Given problem:
Your task is to reproduce word for word the lines running from the line containing "The build123d and" to the line containing "return relief *", inclusive. Nothing else belongs in the answer.

CAD and scene scripts

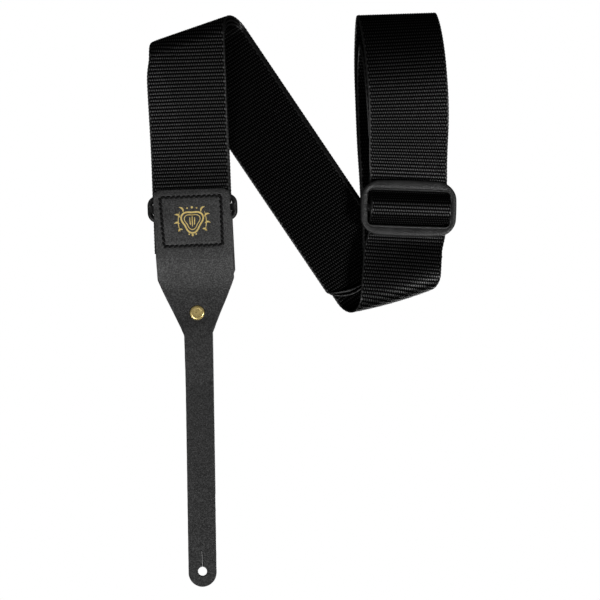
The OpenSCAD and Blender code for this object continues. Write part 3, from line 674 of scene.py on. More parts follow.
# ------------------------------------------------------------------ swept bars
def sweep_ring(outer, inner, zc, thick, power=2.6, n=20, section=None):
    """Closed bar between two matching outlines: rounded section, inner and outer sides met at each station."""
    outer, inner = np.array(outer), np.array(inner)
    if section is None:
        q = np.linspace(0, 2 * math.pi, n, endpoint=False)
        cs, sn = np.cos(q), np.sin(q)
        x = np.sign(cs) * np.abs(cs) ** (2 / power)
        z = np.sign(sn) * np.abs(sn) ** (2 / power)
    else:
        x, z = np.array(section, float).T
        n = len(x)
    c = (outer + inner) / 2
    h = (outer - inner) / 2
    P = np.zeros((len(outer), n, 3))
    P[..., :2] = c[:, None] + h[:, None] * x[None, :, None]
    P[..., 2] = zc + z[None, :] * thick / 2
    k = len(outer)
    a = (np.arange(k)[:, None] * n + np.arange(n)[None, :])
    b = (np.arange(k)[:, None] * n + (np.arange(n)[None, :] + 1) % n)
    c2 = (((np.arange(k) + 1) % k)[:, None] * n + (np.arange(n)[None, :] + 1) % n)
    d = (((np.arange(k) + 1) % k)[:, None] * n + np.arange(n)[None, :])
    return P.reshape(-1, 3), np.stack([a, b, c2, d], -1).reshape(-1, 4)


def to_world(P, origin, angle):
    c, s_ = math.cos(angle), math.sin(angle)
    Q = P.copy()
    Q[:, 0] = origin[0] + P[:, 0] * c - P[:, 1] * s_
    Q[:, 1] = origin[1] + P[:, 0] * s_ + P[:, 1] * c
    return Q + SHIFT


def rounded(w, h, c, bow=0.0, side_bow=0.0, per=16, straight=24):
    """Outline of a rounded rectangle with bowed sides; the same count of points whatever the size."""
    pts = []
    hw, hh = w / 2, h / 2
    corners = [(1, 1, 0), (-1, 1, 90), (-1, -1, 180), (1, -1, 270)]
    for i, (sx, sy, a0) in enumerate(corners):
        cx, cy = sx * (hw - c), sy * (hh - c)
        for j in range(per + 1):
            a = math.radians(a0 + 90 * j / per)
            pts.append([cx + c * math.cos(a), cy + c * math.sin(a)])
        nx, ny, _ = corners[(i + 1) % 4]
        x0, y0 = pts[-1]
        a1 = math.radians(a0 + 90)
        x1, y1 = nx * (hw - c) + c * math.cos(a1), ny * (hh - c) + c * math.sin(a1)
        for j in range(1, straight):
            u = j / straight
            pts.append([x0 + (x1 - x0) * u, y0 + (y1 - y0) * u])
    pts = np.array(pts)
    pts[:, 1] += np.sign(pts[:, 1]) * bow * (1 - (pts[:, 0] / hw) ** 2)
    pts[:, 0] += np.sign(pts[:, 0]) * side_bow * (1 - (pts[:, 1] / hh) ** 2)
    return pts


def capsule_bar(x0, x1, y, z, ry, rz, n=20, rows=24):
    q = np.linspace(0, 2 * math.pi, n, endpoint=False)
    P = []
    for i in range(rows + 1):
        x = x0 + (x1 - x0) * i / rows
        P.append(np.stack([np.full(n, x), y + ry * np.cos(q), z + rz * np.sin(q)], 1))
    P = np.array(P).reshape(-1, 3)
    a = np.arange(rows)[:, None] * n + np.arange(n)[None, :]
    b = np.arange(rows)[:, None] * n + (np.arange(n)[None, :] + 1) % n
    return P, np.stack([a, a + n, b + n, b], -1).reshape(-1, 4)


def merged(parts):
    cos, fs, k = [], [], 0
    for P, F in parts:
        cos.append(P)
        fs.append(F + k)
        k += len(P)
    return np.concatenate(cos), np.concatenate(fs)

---

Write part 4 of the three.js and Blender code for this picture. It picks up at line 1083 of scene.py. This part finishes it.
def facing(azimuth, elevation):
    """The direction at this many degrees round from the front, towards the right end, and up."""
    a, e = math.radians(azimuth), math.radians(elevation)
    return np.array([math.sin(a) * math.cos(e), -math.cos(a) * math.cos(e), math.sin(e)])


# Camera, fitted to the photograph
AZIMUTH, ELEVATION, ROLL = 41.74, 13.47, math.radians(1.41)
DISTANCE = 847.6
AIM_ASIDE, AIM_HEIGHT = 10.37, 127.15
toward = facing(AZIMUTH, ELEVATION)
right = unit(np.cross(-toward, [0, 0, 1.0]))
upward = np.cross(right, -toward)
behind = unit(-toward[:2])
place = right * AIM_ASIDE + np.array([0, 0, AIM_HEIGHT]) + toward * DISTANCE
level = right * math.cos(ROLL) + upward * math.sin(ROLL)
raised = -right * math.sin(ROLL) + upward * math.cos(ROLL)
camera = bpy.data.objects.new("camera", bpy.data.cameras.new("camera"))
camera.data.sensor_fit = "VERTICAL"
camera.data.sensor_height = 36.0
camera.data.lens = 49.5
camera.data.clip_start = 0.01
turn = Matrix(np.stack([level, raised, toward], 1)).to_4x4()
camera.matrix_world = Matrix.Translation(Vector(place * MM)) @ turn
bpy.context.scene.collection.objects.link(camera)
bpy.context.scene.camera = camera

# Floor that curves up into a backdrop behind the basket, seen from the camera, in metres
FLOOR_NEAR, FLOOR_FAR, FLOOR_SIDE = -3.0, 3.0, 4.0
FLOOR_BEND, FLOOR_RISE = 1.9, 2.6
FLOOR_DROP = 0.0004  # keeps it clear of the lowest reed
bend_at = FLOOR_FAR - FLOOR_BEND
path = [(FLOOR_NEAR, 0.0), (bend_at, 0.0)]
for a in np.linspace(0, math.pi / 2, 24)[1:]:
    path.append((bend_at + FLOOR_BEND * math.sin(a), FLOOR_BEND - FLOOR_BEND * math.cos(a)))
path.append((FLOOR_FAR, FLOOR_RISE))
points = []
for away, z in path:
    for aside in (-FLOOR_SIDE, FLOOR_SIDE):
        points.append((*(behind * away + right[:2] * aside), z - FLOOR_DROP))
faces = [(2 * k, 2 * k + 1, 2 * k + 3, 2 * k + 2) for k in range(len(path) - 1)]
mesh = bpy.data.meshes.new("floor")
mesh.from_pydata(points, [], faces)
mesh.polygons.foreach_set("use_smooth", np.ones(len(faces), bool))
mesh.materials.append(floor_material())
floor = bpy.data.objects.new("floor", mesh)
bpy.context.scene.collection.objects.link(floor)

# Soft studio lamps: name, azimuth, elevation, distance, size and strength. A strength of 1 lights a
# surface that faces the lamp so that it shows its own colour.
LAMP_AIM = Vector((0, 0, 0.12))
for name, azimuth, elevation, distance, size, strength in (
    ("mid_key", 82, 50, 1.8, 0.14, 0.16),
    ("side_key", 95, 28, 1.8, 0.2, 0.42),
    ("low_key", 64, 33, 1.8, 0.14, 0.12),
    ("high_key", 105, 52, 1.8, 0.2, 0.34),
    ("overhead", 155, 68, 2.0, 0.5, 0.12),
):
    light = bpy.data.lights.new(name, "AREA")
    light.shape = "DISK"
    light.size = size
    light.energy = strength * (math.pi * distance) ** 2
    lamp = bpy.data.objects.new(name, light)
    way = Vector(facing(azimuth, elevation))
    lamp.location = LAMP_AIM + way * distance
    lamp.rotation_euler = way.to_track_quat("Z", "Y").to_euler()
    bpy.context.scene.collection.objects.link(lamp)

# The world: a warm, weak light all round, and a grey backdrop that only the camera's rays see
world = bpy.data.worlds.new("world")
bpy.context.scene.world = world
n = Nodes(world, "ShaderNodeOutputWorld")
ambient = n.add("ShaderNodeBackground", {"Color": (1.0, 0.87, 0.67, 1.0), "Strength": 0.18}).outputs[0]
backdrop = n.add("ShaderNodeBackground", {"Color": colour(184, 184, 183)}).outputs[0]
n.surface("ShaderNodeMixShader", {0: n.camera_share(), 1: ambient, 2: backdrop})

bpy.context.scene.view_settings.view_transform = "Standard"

==

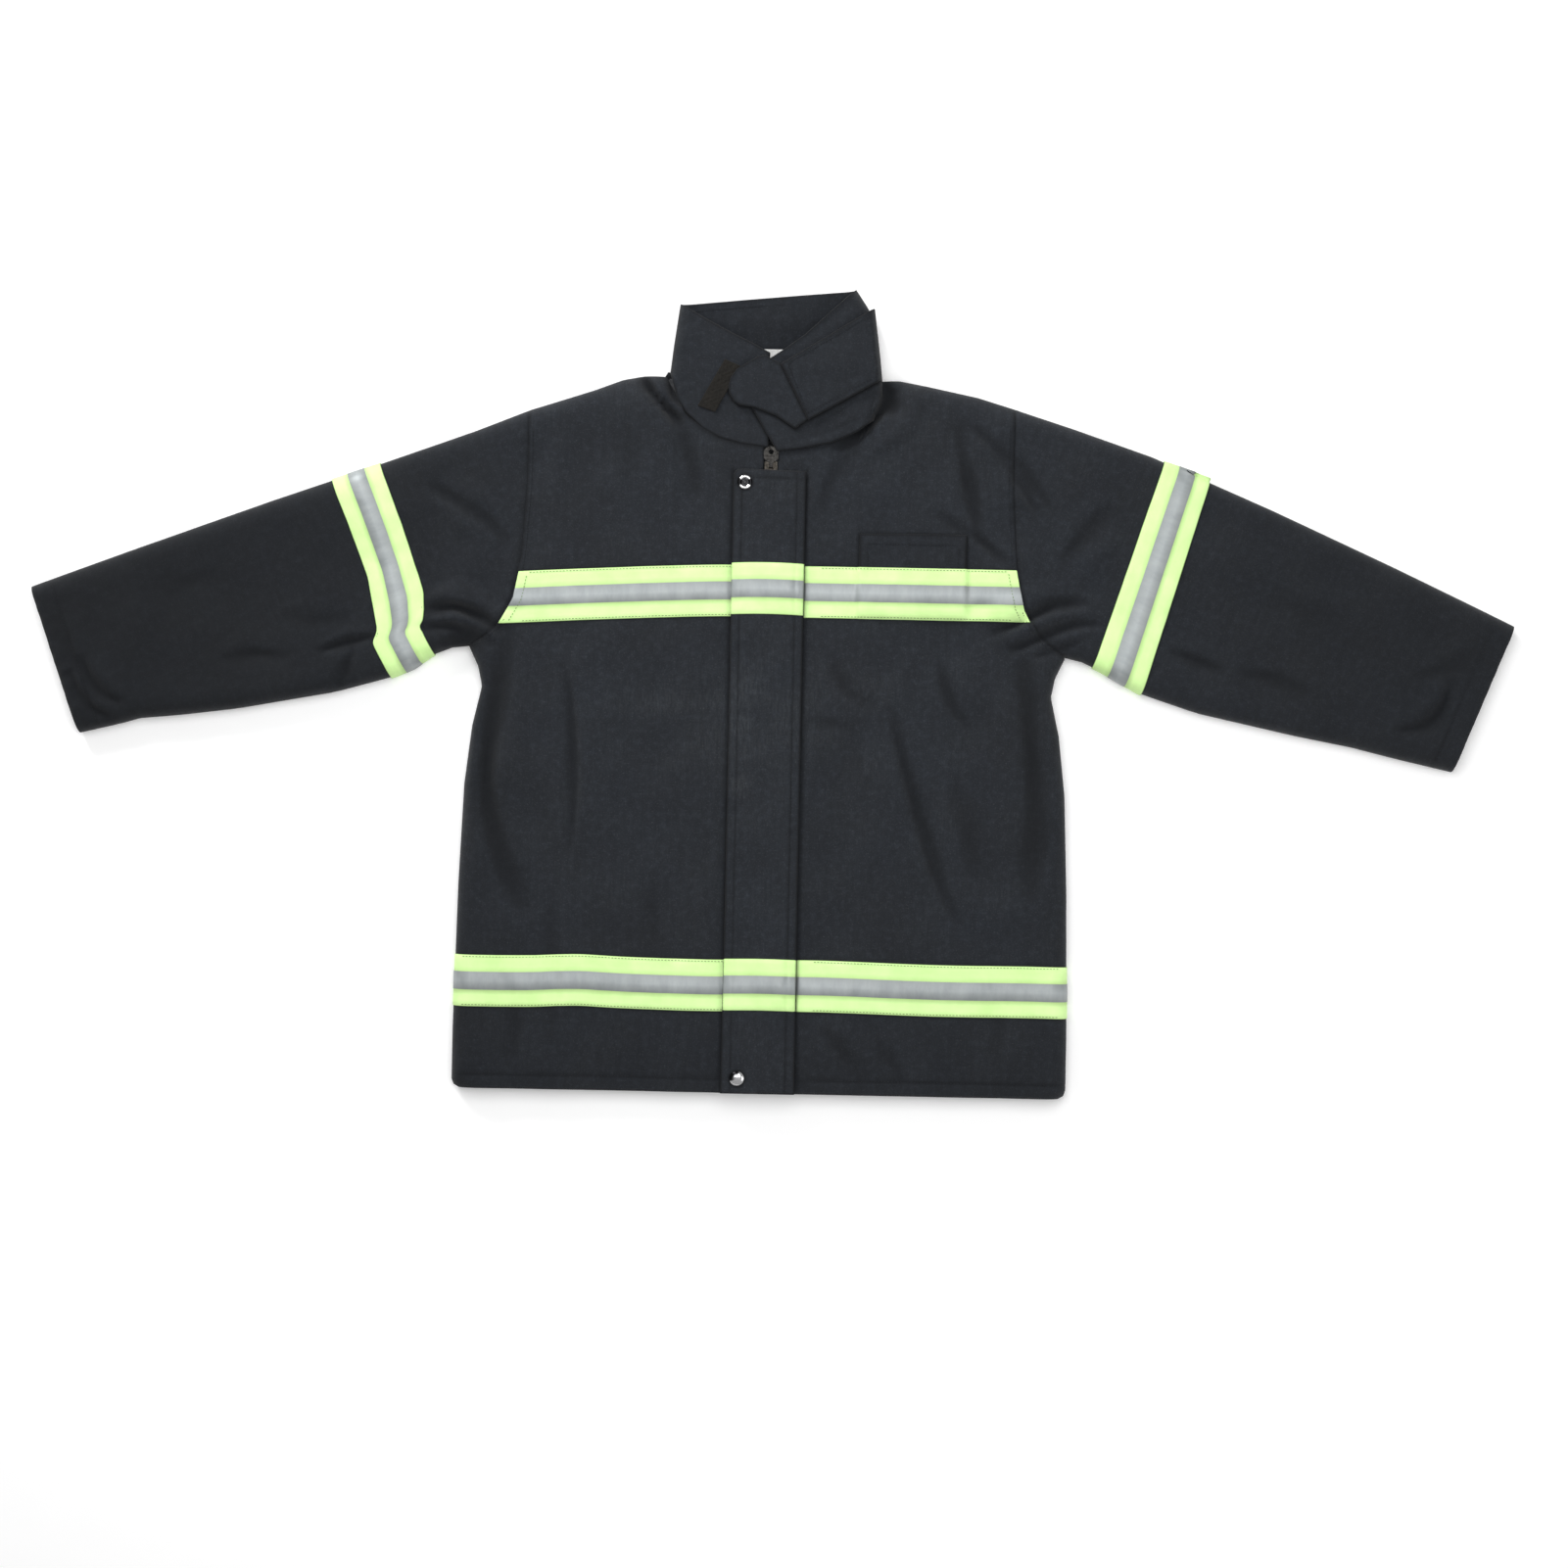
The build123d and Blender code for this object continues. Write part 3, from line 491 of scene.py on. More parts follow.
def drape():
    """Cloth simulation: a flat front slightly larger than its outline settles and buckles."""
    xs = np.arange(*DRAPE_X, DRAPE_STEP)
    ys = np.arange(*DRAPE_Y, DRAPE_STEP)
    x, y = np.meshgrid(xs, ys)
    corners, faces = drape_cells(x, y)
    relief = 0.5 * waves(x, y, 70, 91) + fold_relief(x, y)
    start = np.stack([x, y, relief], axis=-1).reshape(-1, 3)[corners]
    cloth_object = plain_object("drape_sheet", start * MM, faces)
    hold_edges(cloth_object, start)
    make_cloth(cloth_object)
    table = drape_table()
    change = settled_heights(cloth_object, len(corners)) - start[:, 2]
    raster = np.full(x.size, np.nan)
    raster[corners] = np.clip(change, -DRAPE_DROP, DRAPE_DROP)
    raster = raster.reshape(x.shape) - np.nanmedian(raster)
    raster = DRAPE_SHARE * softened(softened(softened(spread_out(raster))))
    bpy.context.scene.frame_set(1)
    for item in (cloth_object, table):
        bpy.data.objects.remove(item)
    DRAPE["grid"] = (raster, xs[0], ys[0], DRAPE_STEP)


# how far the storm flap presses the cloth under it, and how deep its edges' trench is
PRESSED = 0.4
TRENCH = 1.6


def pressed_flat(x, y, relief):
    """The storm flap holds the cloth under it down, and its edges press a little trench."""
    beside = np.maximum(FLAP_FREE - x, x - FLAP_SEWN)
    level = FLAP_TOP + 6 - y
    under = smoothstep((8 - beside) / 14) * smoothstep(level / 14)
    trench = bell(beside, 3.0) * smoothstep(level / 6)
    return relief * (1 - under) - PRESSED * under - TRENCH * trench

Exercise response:
The build123d and Blender code for this object continues. Write part 3, from line 491 of scene.py on. More parts follow.
def drape():
    """Cloth simulation: a flat front slightly larger than its outline settles and buckles."""
    xs = np.arange(*DRAPE_X, DRAPE_STEP)
    ys = np.arange(*DRAPE_Y, DRAPE_STEP)
    x, y = np.meshgrid(xs, ys)
    corners, faces = drape_cells(x, y)
    relief = 0.5 * waves(x, y, 70, 91) + fold_relief(x, y)
    start = np.stack([x, y, relief], axis=-1).reshape(-1, 3)[corners]
    cloth_object = plain_object("drape_sheet", start * MM, faces)
    hold_edges(cloth_object, start)
    make_cloth(cloth_object)
    table = drape_table()
    change = settled_heights(cloth_object, len(corners)) - start[:, 2]
    raster = np.full(x.size, np.nan)
    raster[corners] = np.clip(change, -DRAPE_DROP, DRAPE_DROP)
    raster = raster.reshape(x.shape) - np.nanmedian(raster)
    raster = DRAPE_SHARE * softened(softened(softened(spread_out(raster))))
    bpy.context.scene.frame_set(1)
    for item in (cloth_object, table):
        bpy.data.objects.remove(item)
    DRAPE["grid"] = (raster, xs[0], ys[0], DRAPE_STEP)


# how far the storm flap presses the cloth under it, and how deep its edges' trench is
PRESSED = 0.4
TRENCH = 1.6


def pressed_flat(x, y, relief):
    """The storm flap holds the cloth under it down, and its edges press a little trench."""
    beside = np.maximum(FLAP_FREE - x, x - FLAP_SEWN)
    level = FLAP_TOP + 6 - y
    under = smoothstep((8 - beside) / 14) * smoothstep(level / 14)
    trench = bell(beside, 3.0) * smoothstep(level / 6)
    return relief * (1 - under) - PRESSED * under - TRENCH * trench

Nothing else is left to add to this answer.